All publisher profits donated to charities helping to protect the children of Ukraine

Maya and Her Friends are in Miss Yulia’s class. There are the Sophiyas, one of whom is ‘one of [Maya’s] best friends’. It seems she has a twin sister. Although they were ‘test-tube babies‘, they are ‘just like us’. Then again, so is Danylko. Although ‘his father didn’t go missing during the war, [but] disappeared before Danylko was born, [his] mum isn’t looking for his dad‘. Meanwhile Kyrylo ‘has a mother and a father’ who didn’t look ‘after him properly.’ It seems Kyrylo’s mentor, Borys, ‘is amazing‘. Thanks to him, Kyrylo joined Maya’s class. What’s more Kyrylo shares Maya’s dream of being an adventurer.

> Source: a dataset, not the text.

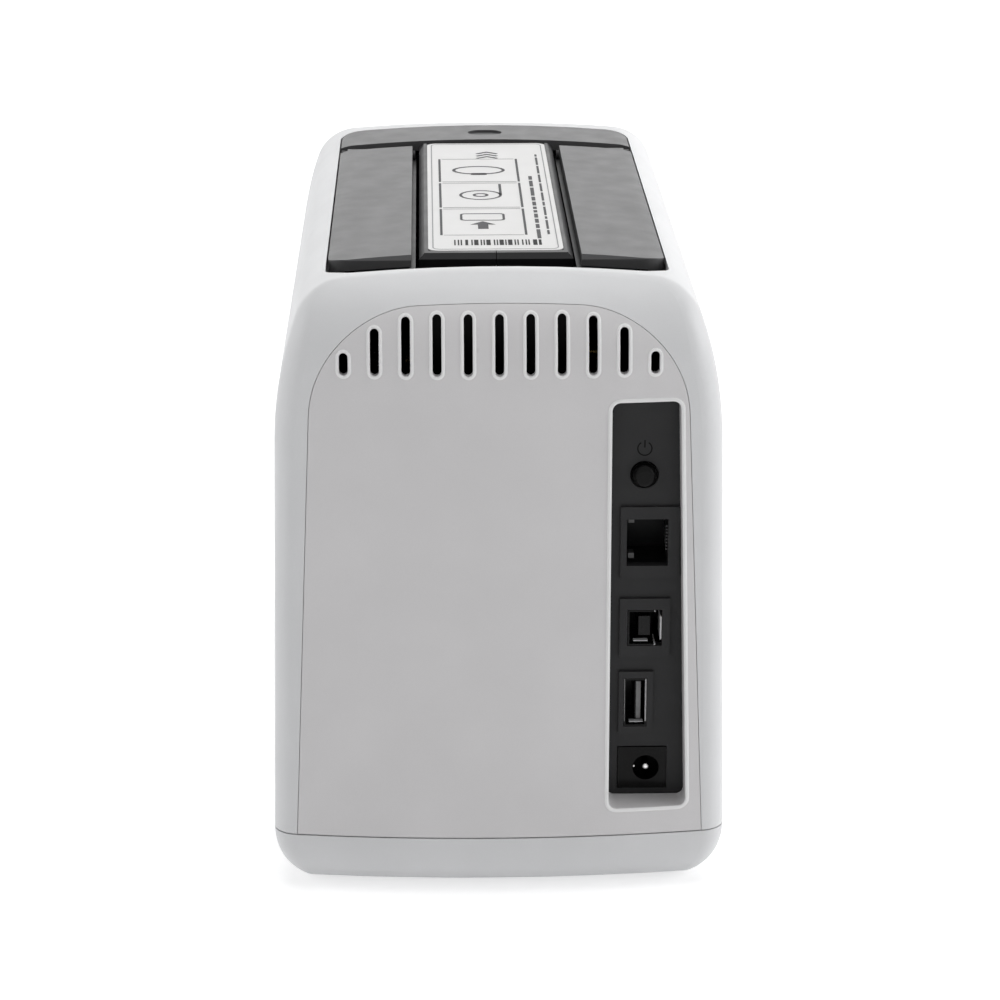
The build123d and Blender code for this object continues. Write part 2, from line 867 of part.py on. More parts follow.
# The cartridge's side view: a round case for the roll, a chin that holds the band's mouth
# and a deck that reaches back over the finger gap
def cartridge_outline(side, grow):
    with BuildSketch(beside(side)) as outline:
        with Locations((roll_middle, roll_height)):
            Circle(case_radius + grow)
        rear_side = roll_middle + case_radius + grow
        front_side = cartridge_front - grow
        chin = chin_height - grow
        high = cartridge_top + grow
        with Locations(((front_side + roll_middle) / 2, (chin + high) / 2)):
            Rectangle(roll_middle - front_side, high - chin)
        with Locations(((roll_middle + rear_side) / 2, (roll_height + high) / 2)):
            Rectangle(rear_side - roll_middle, high - roll_height)
        rear_end = cartridge_rear + grow
        shoulder = shoulder_height - grow
        with Locations(((roll_middle + rear_end) / 2, (shoulder + high) / 2)):
            Rectangle(rear_end - roll_middle, high - shoulder)
    return outline.sketch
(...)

As we meet the members of Miss Yulia’s class, we see again and again how the differences between the classmates are only surface deep. In fact each child has the same needs, alongside hopes and dreams of safety, happiness and a future. While we live alongside Russia’s war in Ukraine, it seems more poignant to consider Maya’s family and friends. It seems this group, like each of A Kid in My Class, are disparate yet united.
Altogether from the descriptions to the ambition to the presentation and its charity, Maya and Her Friends is a mighty title. Therefore, Bookwagon recommends this book highly for home and school.